Scott Beason, who sponsored the strict immigration law, in a previous interview with Alabama Public Radio says he stands by the law and feels the law doesn’t require changing.


“It’s done basically everything that we’ve ever said it would do. A lot of people want to talk about unintended consequences. Most of the consequences of HB 56 were intended.”


Alabama is still waiting on a ruling regarding its own immigration law from the 11th Circuit Court of Appeals in Atlanta. Bauer says she expects that ruling any day.



Transcript of Ryan's talk with Ms. Bauer...


(Bauer): We think it’s great for the commission on civil rights to focus on the effects of HB-56 in Alabama. We think they’re really important civil rights issues that need to be talked about. We think the devastating effects of HB-56 deserves a public hearing, so that’s a great thing, we are concerned frankly about that the scope of the panelist does not include sort of, many community members who are affected by the law and that frankly includes a number of people whose position is well established that they’re simply opposed to immigration and in some cases have ties to pretty extreme racist organizations.



(Vasquez): With your experience from the start of this, all the way up to now, can you kind of speak to the impact as to what the law has done to the community, not just the Hispanic community but the community in general in Alabama.



(Bauer): It’s hard to see anything about this law that has been a success and in fact, at this point, virtually most of the provisions of this law are now blocked by the district court or 11 circuit court of appeals. I would be fairly confident to say that we believe we will win this case in court and that the state of Alabama will be on the hook for very substantial attorney’s fees. So, in the end this law was about vilifying a vulnerable group of people, scapegoating them for the state’s economic problems and the acts of really small minded demigods who want to point the finger at vulnerable people and blame them for the states problems.



(Vasquez): That kind of leads me to the question, you touched on it a bit but, where do legal challenges of this law stand currently?

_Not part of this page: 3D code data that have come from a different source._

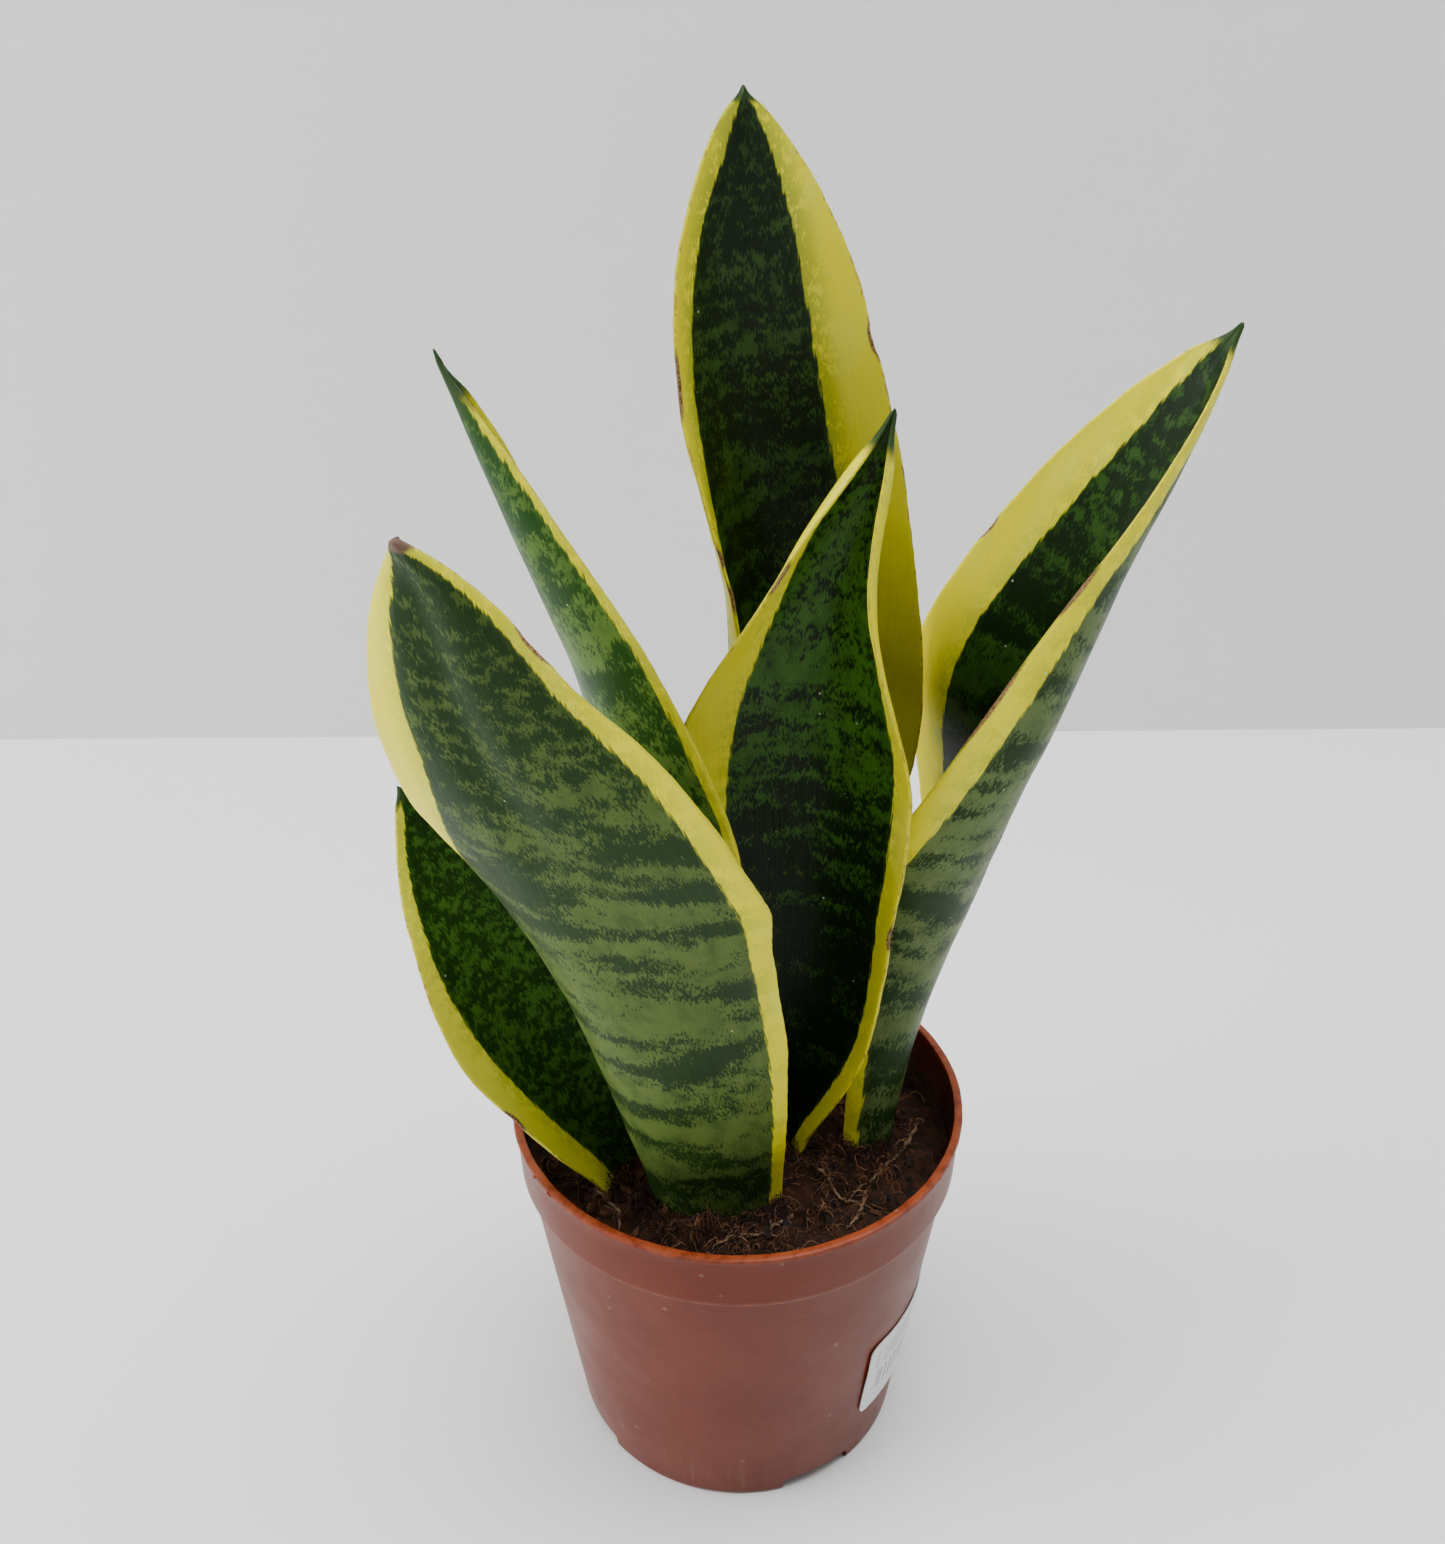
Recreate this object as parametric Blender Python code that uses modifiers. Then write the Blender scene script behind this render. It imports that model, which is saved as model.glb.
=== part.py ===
"""Potted snake plant: nursery pot, potting mix, six leaves, a blank label and loose surface roots.

Frame: origin at the centre of the pot's underside pad on the table, +Z up, -Y towards the front.
Sizes at the top are in millimetres.  Leaf plans are drawn for a pot with a 60 mm rim radius and
follow the rim radius and the height of the potting mix when those change.
"""
import math
from dataclasses import dataclass

import bmesh
import bpy
import numpy as np

MM = 0.001

# Pot
RIM_RADIUS = 60.0
POT_HEIGHT = 105.0
BASE_RATIO = 0.76          # base radius over rim radius
WALL = 1.3
LIP_WIDTH = 2.2
LIP_HEIGHT = 1.6
LIP_OVERHANG = 0.7
COLLAR_HEIGHT = 16.5
COLLAR_STEP = 1.5
COLLAR_DRAFT = 0.5
FLOOR_RISE = 4.5
FLOOR_THICKNESS = 1.5
FOOT_WIDTH = 2.6
FOOT_COUNT = 4
FOOT_NOTCH_ARC = 26.0      # degrees left open between two feet
FOOT_CENTRE = -107.0       # direction of the first foot's middle, degrees from +X
PAD_RADIUS = 9.0
DRAIN_RADIUS = 3.4
DRAIN_RING = 0.62          # drain hole circle over the base radius
DRAIN_COUNT = 5
POT_STEPS = 72

# Potting mix
MIX_DROP = 13.0            # surface below the rim
MIX_DIP = 6.0              # how far the surface sinks at the back right
MIX_LUMP = 0.9
MIX_STEPS = 48
CLEARANCE = 0.3            # gap between pieces that touch

# Label
LABEL_WIDTH = 44.0
LABEL_HEIGHT = 29.0
LABEL_CORNER = 3.0
LABEL_THICKNESS = 0.3
LABEL_BEARING = -23.0      # degrees from +X
LABEL_MIDDLE = 0.335       # height of its middle over the pot height

# Leaves
LEAF_ACROSS = 12
LEAF_ALONG = 30
MARGIN_THICKNESS = 0.8
BLADE_THICKNESS = 2.0
SHEATH_THICKNESS = 3.4
TIP_WIDTH = 0.9

# Surface roots
ROOT_RADIUS = 0.55

BASE_RADIUS = RIM_RADIUS * BASE_RATIO
MIX_TOP = POT_HEIGHT - MIX_DROP
PLANT_SCALE = RIM_RADIUS / 60.0
COLLAR_BOTTOM = POT_HEIGHT - COLLAR_HEIGHT


@dataclass
class LeafPlan:
    """One leaf, as stations at equal steps from its foot to its tip.

    Attributes:
        path: midrib points (x, y, height above the mix), mm in the 60 mm pot.
        width: blade width measured round its channel, mm.
        left: how far the left half turns up towards the channel side, degrees.
        right: the same for the right half.
        facing: direction the channel faces, degrees from +X.
        nod: how far the channel looks up, degrees.
        taper: how late the blade closes to its tip.
    """

    path: tuple
    width: tuple
    left: tuple
    right: tuple
    facing: tuple
    nod: float = 0.0
    taper: float = 8.0


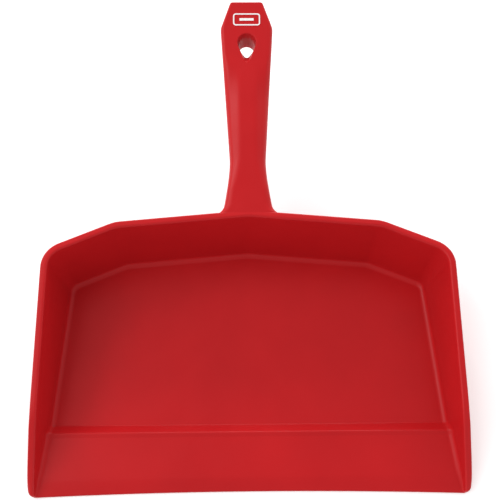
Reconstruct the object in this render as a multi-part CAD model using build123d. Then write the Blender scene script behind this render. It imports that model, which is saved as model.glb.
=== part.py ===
"""One-piece moulded dustpan with a raised front ramp and an upswept handle.

The real object is a single plastic moulding. It is built here region by region, each region a
closed solid that meets its neighbours face to face. All sizes are in millimetres. While a
region is made, X runs to the right, Y runs from the lip towards the handle and Z is up, with
Y = 0 at the lip's front corners and Z = 0 on the ground. The finished regions are then moved so
that the origin is at the middle of the overall box, on the ground.
"""

import math
import os

from build123d import *

# Pan, seen from above, on the plane of the floor's top face
lip_width = 295.0
lip_set_back = 2.8
lip_corner_radius = 5.5
crest_inset = 7.9
crest_foot_depth = 47.0
rear_inset = 15.9
rear_depth = 147.2
kink_inset = 39.06
kink_depth = 163.7
back_depth = 171.5

# Corner radii in plan, on the same plane
peak_radius = 30.0
kink_radius = 14.0
rear_corner_radius = 8.0
crest_bend_radius = 90.0

# Floor, crest and ramp, seen from the side
floor_thickness = 3.0
crest_height = 8.0
crest_step_run = 6.5
lip_depth = 8.0
lip_edge_thickness = 1.2

# Walls and rim
wall_thickness = 2.6
wall_draft = 0.12
rear_rim_height = 57.5
rim_shoulder_depth = 47.0
rim_shoulder_height = 34.0
rim_shoulder_radius = 55.0
rim_rear_radius = 60.0
lip_corner_height = 5.0
flange_width = 4.6
flange_thickness = 2.6
corner_margin = 12.0

# Handle
overall_length = 330.0
handle_rise = 0.203
neck_run = 36.0
neck_half_width = 12.6
neck_flare = 5.7
neck_root_fillet = 6.0
flat_half_width = 5.9
flat_flare = 10.6
neck_thickness = 21.0
root_thickness = 32.0
widest_half_width = 18.0
widest_from_end = 18.5
end_half_width = 11.1
end_thickness = 15.0
end_block_length = 50.0
edge_land = 1.5
facet_run_out = 8.0
shoulder_share = 0.75
shoulder_slope = 0.42
side_share = 0.15
belly_width = 0.93
belly_share = 0.62
sole_width = 0.6

# Hanging hole, straight through the end block along Z
hole_radius = 6.0
hole_from_end = 29.7
hole_tip = 8.4
mouth_radius = 6.4
mouth_tip = 14.0
mouth_depth = 5.0

# Plain printed mark: an empty frame round a short bar
mark_from_end = 13.2
mark_length = 19.0
mark_height = 9.0
mark_line = 0.9
mark_bar_length = 10.0
mark_bar_height = 1.8
mark_thickness = 0.2
mark_corner_radius = 2.0

# Sizes that follow from the ones above
half_lip = lip_width / 2
front_half_width = half_lip - flange_width - wall_draft * (lip_corner_height - floor_thickness)
crest_half_width = front_half_width - crest_inset
rear_half_width = front_half_width - rear_inset
kink_half_width = rear_half_width - kink_inset
rim_back = back_depth + wall_draft * (rear_rim_height - floor_thickness) + flange_width
wall_back = rim_back - flange_width + wall_thickness
crest_depth = crest_foot_depth - crest_step_run
ramp_slope = (crest_height - lip_edge_thickness) / crest_depth
side_end = rear_depth - corner_margin
neck_root_half_width = neck_half_width + neck_flare + neck_root_fillet
neck_end = rim_back + neck_run
end_block_start = overall_length - end_block_length
widest_at = overall_length - widest_from_end
hole_at = overall_length - hole_from_end

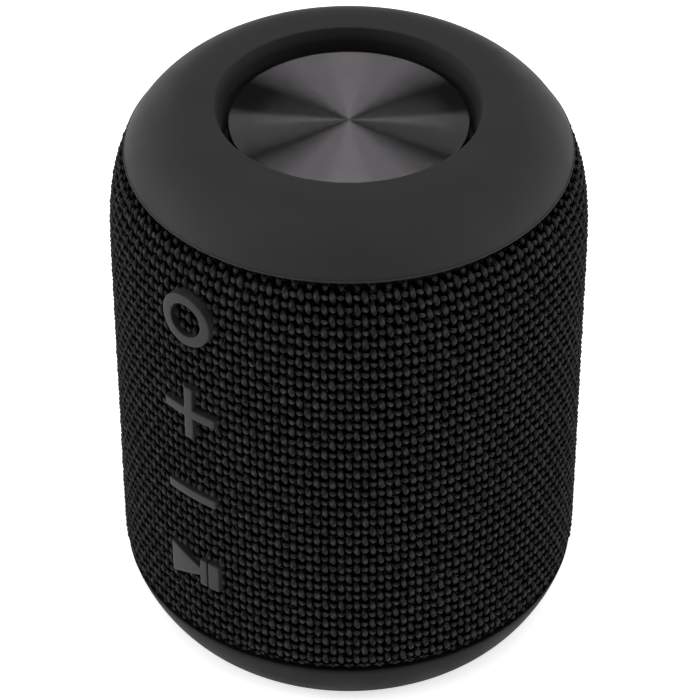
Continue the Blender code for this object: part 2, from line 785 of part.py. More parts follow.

(Bauer): We’re still waiting for the decision of the 11thcircuit court of appeals in out of Atlanta. The panel had said back in March, that they would wait until the Supreme Court ruled to issue their opinion. Nonetheless, shortly after that oral argument they did block or join two of the most damaging provisions, saying that we were likely to prevail on that. So, right after that hearing, they blocked section 27 which was a contracts provisions and section 30 the business transactions provisions. There not in affect now, although we certainly have continued problems with people who believe there in affect. So, we’re waiting, essentially any day for a decision from the 11thcircuit court of appeals.



(Vasquez): Can you kind of speak to the differed action plan means for the states undergoing these immigration law battles and what it means for people in Alabama.



(Bauer): Well certainly there are many more people in Alabama who will benefit from this program. I think we have to understand how limited this program really is that it’s a good thing in a sense that it provides some security to some number of young people who were brought here when they were kids and who certainly deserve that kind of protection but it’s short term and it can be taken away at any time by the next president. It’s not any kind of permanent status and so, we expect that somewhere around two million people could benefit from this short term program and that’s great but I think it does highlight the need for a more comprehensive solutions. I mean you look at kids that were brought here before they’re 16 and who have been living and contributing to this community and it’s hard to see them as anything but American, their American in every way other than under our legal system. They are part of our community and they are part of Alabama and they don’t deserve to be picked up and deported.



(Vasquez): Taking a look at the presidential election that we will be having in a few months here, is there fear from the Alabama contingent people who are fighting on behalf of immigrants. Is there an outcome from the election that will be less favorable for others?



(Bauer): We’re a not partisan organization, so we’re not going to pass judgment on which presidential candidate is likely to achieve better results on immigration reform. I would say, from our perspective, this should be a bi-partisan manner. It was in 1986 when Ronald Reagan lead the fight for a reasonable immigration reform that lead to three million people receiving immigration benefits and it should be a bi-partisan effort now.